L’ECRI recommande vivement aux autorités françaises de poursuivre et de renforcer leurs efforts en vue de lutter contre les formes d’expression raciste diffusées au moyen d’Internet. Elle souligne combien il est important d’assurer le suivi de cette question et d’informer le public sur l’évolution de la situation dans ce domaine. L’ECRI recommande de mener une campagne d’information auprès du grand public sur l’interdiction des propos incitant à la haine raciale véhiculés par le biais d’Internet et sur la possibilité de signaler les contenus portant atteinte à cette interdiction.*
L’ECRI recommande vivement aux autorités françaises de trouver d’urgence et en concertation avec les Gens du voyage, des solutions permettant une scolarisation effective et durable des enfants des Gens du voyage itinérants ou semi-itinérants adaptées à leur mode de vie. Il convient en particulier de prévenir tout cas de refus, par une municipalité, d’inscrire ces enfants à l’école.*
L’ECRI recommande vivement aux autorités françaises de réviser la législation sur l’immigration et le droit des non-ressortissants et la pratique y relative afin d’identifier les problèmes éventuels concernant les droits fondamentaux des non-ressortissants et de prendre toutes les mesures correctives nécessaires pour éviter toute atteinte à ces droits dans l’application de la loi. L’ECRI recommande aux autorités françaises de continuer à prendre des mesures incitatives en faveur de l’intégration, en veillant à ce que l’intégration soit conçue comme un processus à double sens qui implique une reconnaissance mutuelle entre la population majoritaire er les groupes minoritaires.

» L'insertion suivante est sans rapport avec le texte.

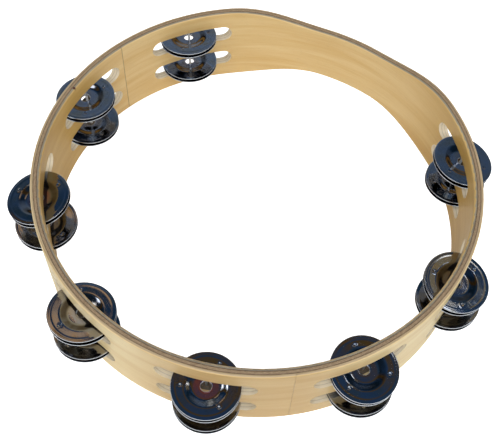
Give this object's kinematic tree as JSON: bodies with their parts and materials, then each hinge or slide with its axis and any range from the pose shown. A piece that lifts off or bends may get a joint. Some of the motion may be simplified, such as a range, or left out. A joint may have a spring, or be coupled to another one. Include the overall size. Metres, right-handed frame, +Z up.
{
  "type": "tambourine",
  "caption": "Headless round tambourine: a bent-wood ring with a scooped hand grip and two rows of slots holding loose pairs of steel jingles on wire pins.",
  "frame": {"origin": "middle of the whole object's footprint, in the plane of the edge it rests on; the shell's axis is 7 mm behind it, at Y = 0.007", "axes": "+Z up the shell's axis; -Y is the side of the shell nearest the viewer; the hand grip is centred 63.8 degrees anticlockwise from +X seen from above"},
  "size_m": [0.28, 0.2725, 0.0562],
  "materials": {
    "shell_wood": "satin",
    "core_wood": "satin",
    "pin_steel": "satin",
    "jingle_steel": "polished"
  },
  "bodies": {
    "shell": {"shell_outer_ply": "shell_wood", "shell_core_ply": "core_wood", "shell_inner_ply": "shell_wood", "pins": "pin_steel"},
    "jingle_1_upper_bottom": {"jingle_1_upper_bottom": "jingle_steel"},
    "jingle_1_upper_top": {"jingle_1_upper_top": "jingle_steel"},
    "jingle_2_upper_bottom": {"jingle_2_upper_bottom": "jingle_steel"},
    "jingle_2_upper_top": {"jingle_2_upper_top": "jingle_steel"},
    "jingle_3_upper_bottom": {"jingle_3_upper_bottom": "jingle_steel"},
    "jingle_3_upper_top": {"jingle_3_upper_top": "jingle_steel"},
    "jingle_4_upper_bottom": {"jingle_4_upper_bottom": "jingle_steel"},
    "jingle_4_upper_top": {"jingle_4_upper_top": "jingle_steel"},
    "jingle_5_upper_bottom": {"jingle_5_upper_bottom": "jingle_steel"},
    "jingle_5_upper_top": {"jingle_5_upper_top": "jingle_steel"},
    "jingle_6_upper_bottom": {"jingle_6_upper_bottom": "jingle_steel"},
    "jingle_6_upper_top": {"jingle_6_upper_top": "jingle_steel"},
    "jingle_7_upper_bottom": {"jingle_7_upper_bottom": "jingle_steel"},
    "jingle_7_upper_top": {"jingle_7_upper_top": "jingle_steel"},
    "jingle_8_upper_bottom": {"jingle_8_upper_bottom": "jingle_steel"},
    "jingle_8_upper_top": {"jingle_8_upper_top": "jingle_steel"},
    "jingle_1_lower_bottom": {"jingle_1_lower_bottom": "jingle_steel"},
    "jingle_1_lower_top": {"jingle_1_lower_top": "jingle_steel"},
    "jingle_2_lower_bottom": {"jingle_2_lower_bottom": "jingle_steel"},
    "jingle_2_lower_top": {"jingle_2_lower_top": "jingle_steel"},
    "jingle_3_lower_bottom": {"jingle_3_lower_bottom": "jingle_steel"},
    "jingle_3_lower_top": {"jingle_3_lower_top": "jingle_steel"},
    "jingle_4_lower_bottom": {"jingle_4_lower_bottom": "jingle_steel"},
    "jingle_4_lower_top": {"jingle_4_lower_top": "jingle_steel"},
    "jingle_5_lower_bottom": {"jingle_5_lower_bottom": "jingle_steel"},
    "jingle_5_lower_top": {"jingle_5_lower_top": "jingle_steel"},
    "jingle_6_lower_bottom": {"jingle_6_lower_bottom": "jingle_steel"},
    "jingle_6_lower_top": {"jingle_6_lower_top": "jingle_steel"},
    "jingle_7_lower_bottom": {"jingle_7_lower_bottom": "jingle_steel"},
    "jingle_7_lower_top": {"jingle_7_lower_top": "jingle_steel"},
    "jingle_8_lower_bottom": {"jingle_8_lower_bottom": "jingle_steel"},
    "jingle_8_lower_top": {"jingle_8_lower_top": "jingle_steel"}
  },
  "joints": [
    {"name": "slide_1_upper_bottom", "type": "slide", "parent": "shell", "child": "jingle_1_upper_bottom", "axis": [0, 0, 1], "range_m": [-0.0039, 0.00064]},
    {"name": "slide_1_upper_top", "type": "slide", "parent": "jingle_1_upper_bottom", "child": "jingle_1_upper_top", "axis": [0, 0, 1], "range_m": [0, 0.00096]},
    {"name": "slide_2_upper_bottom", "type": "slide", "parent": "shell", "child": "jingle_2_upper_bottom", "axis": [0, 0, 1], "range_m": [-0.0009, 0.0019]},
    {"name": "slide_2_upper_top", "type": "slide", "parent": "jingle_2_upper_bottom", "child": "jingle_2_upper_top", "axis": [0, 0, 1], "range_m": [0, 0.00285]},
    {"name": "slide_3_upper_bottom", "type": "slide", "parent": "shell", "child": "jingle_3_upper_bottom", "axis": [0, 0, 1], "range_m": [-0.0036, 0.00039]},
    {"name": "slide_3_upper_top", "type": "slide", "parent": "jingle_3_upper_bottom", "child": "jingle_3_upper_top", "axis": [0, 0, 1], "range_m": [0, 0.00058]},
    {"name": "slide_4_upper_bottom", "type": "slide", "parent": "shell", "child": "jingle_4_upper_bottom", "axis": [0, 0, 1], "range_m": [-0.0038, 0.00038]},
    {"name": "slide_4_upper_top", "type": "slide", "parent": "jingle_4_upper_bottom", "child": "jingle_4_upper_top", "axis": [0, 0, 1], "range_m": [0, 0.00057]},
    {"name": "slide_5_upper_bottom", "type": "slide", "parent": "shell", "child": "jingle_5_upper_bottom", "axis": [0, 0, 1], "range_m": [-0.0002, 0.00245]},
    {"name": "slide_5_upper_top", "type": "slide", "parent": "jingle_5_upper_bottom", "child": "jingle_5_upper_top", "axis": [0, 0, 1], "range_m": [0, 0.00367]},
    {"name": "slide_6_upper_bottom", "type": "slide", "parent": "shell", "child": "jingle_6_upper_bottom", "axis": [0, 0, 1], "range_m": [0, 0.00198]},
    {"name": "slide_6_upper_top", "type": "slide", "parent": "jingle_6_upper_bottom", "child": "jingle_6_upper_top", "axis": [0, 0, 1], "range_m": [0, 0.00297]},
    {"name": "slide_7_upper_bottom", "type": "slide", "parent": "shell", "child": "jingle_7_upper_bottom", "axis": [0, 0, 1], "range_m": [-0.001, 0.00107]},
    {"name": "slide_7_upper_top", "type": "slide", "parent": "jingle_7_upper_bottom", "child": "jingle_7_upper_top", "axis": [0, 0, 1], "range_m": [0, 0.00161]},
    {"name": "slide_8_upper_bottom", "type": "slide", "parent": "shell", "child": "jingle_8_upper_bottom", "axis": [0, 0, 1], "range_m": [-0.0016, 0.00072]},
    {"name": "slide_8_upper_top", "type": "slide", "parent": "jingle_8_upper_bottom", "child": "jingle_8_upper_top", "axis": [0, 0, 1], "range_m": [0, 0.00108]},
    {"name": "slide_1_lower_bottom", "type": "slide", "parent": "shell", "child": "jingle_1_lower_bottom", "axis": [0, 0, 1], "range_m": [-0.0043, 0.00091]},
    {"name": "slide_1_lower_top", "type": "slide", "parent": "jingle_1_lower_bottom", "child": "jingle_1_lower_top", "axis": [0, 0, 1], "range_m": [0, 0.00137]},
    {"name": "slide_2_lower_bottom", "type": "slide", "parent": "shell", "child": "jingle_2_lower_bottom", "axis": [0, 0, 1], "range_m": [0, 0.00253]},
    {"name": "slide_2_lower_top", "type": "slide", "parent": "jingle_2_lower_bottom", "child": "jingle_2_lower_top", "axis": [0, 0, 1], "range_m": [0, 0.00379]},
    {"name": "slide_3_lower_bottom", "type": "slide", "parent": "shell", "child": "jingle_3_lower_bottom", "axis": [0, 0, 1], "range_m": [-0.0002, 0.00214]},
    {"name": "slide_3_lower_top", "type": "slide", "parent": "jingle_3_lower_bottom", "child": "jingle_3_lower_top", "axis": [0, 0, 1], "range_m": [0, 0.00321]},
    {"name": "slide_4_lower_bottom", "type": "slide", "parent": "shell", "child": "jingle_4_lower_bottom", "axis": [0, 0, 1], "range_m": [-0.0052, 0.00039]},
    {"name": "slide_4_lower_top", "type": "slide", "parent": "jingle_4_lower_bottom", "child": "jingle_4_lower_top", "axis": [0, 0, 1], "range_m": [0, 0.00059]},
    {"name": "slide_5_lower_bottom", "type": "slide", "parent": "shell", "child": "jingle_5_lower_bottom", "axis": [0, 0, 1], "range_m": [-0.0044, 0.00068]},
    {"name": "slide_5_lower_top", "type": "slide", "parent": "jingle_5_lower_bottom", "child": "jingle_5_lower_top", "axis": [0, 0, 1], "range_m": [0, 0.00102]},
    {"name": "slide_6_lower_bottom", "type": "slide", "parent": "shell", "child": "jingle_6_lower_bottom", "axis": [0, 0, 1], "range_m": [-0.0022, 0.001]},
    {"name": "slide_6_lower_top", "type": "slide", "parent": "jingle_6_lower_bottom", "child": "jingle_6_lower_top", "axis": [0, 0, 1], "range_m": [0, 0.00151]},
    {"name": "slide_7_lower_bottom", "type": "slide", "parent": "shell", "child": "jingle_7_lower_bottom", "axis": [0, 0, 1], "range_m": [-0.0036, 0.00094]},
    {"name": "slide_7_lower_top", "type": "slide", "parent": "jingle_7_lower_bottom", "child": "jingle_7_lower_top", "axis": [0, 0, 1], "range_m": [0, 0.00142]},
    {"name": "slide_8_lower_bottom", "type": "slide", "parent": "shell", "child": "jingle_8_lower_bottom", "axis": [0, 0, 1], "range_m": [-0.0054, 0.00036]},
    {"name": "slide_8_lower_top", "type": "slide", "parent": "jingle_8_lower_bottom", "child": "jingle_8_lower_top", "axis": [0, 0, 1], "range_m": [0, 0.00054]}
  ]
}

L’ECRI exhorte les autorités françaises à prendre des mesures pour lutter contre tout comportement discriminatoire de la part des représentants de l’ordre, y compris le profilage racial notamment en définissant et interdisant clairement ce profilage racial dans la loi, en menant des recherches sur le profilage racial et en assurant un suivi des activités de police afin d’identifier des pratiques de profilage racial.
Le Collectifdom a été interrogé pour la rédaction de ce rapport, notamment pour ce qui concerne la situation des français originaire d’Outre-mer.